Burton’s Gotham is a city on its last legs where only evil exists in primary colors. His Joker is a horrifying lampoon of a circus clown who gets off on combining pure naked bloodlust with his playful exterior. And his Batman is an unrelenting force of justice, consumed by revenge against an enemy he can never defeat. Production designer Anton Furst creates a twisted nightmare version of New York where every corner seems to end in a dark alley and criminals rule the streets.

There’s a distance to it all, a theatricality that seems rooted in the halting rhythms of comics, not as they were in 1989 but as they were at their birth in the 1930s. Images stand out beyond story…Michael Keaton stretching his batwings out over a couple of thugs, the Batmobile snaking its way down a leaf-covered forest road…they linger in the mind like or the iconic cover of Detective Comics 27, Bat-Man swinging down onto hapless criminals, justice raining down from on high.

This staged feeling, almost as though the characters themselves are performing and not just the actors, fits with the whole identity-as-mask theme that’s central to the film, and that’s always been a core part of Batman’s appeal.

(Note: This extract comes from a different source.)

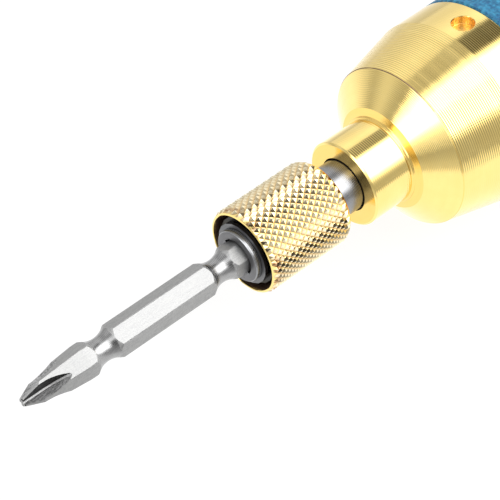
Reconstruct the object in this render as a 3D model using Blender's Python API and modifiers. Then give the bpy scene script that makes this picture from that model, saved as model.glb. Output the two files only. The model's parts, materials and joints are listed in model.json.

As his character has developed, so also has a simple question with no easy answer: Is Batman Bruce Wayne, or is Bruce Wayne Batman? Which is the reality, and which is the disguise? Burton dives more directly into these issues with his second Batman film but it’s there in the first film too, in the overall unreality Burton and his crew create–the heightened, yet darkened, sense of drama and action.

Looking back, there was something formative in my embrace of Batman. In the duality of Bruce Wayne and his alter-ego, I found a reflection of my own emerging personality complex—a rift torn inside myself, one side presenting a relatively happy and uncomplicated side to the world, and the other side suffering under crippling self-hatred. (Okay, so maybe that’s more Harvey Dent and Two-Face than Bruce Wayne and Batman, but work with me.)

In this story, just as in others I would soon discover, I found a sweeping and romantic expression of a character divided against himself, in an outright conflict with the world around him that only he really understood.

I was a Bat-fan before Tim Burton’s film…but in a way, my whole lifelong desperate romance with the minutiae and ephemera of pop culture started with the 1989 incarnation of Bat-mania, and the film that inspired it. Although it may not have cracked open my insides, it gave my self-loathing a mirror in which to peer.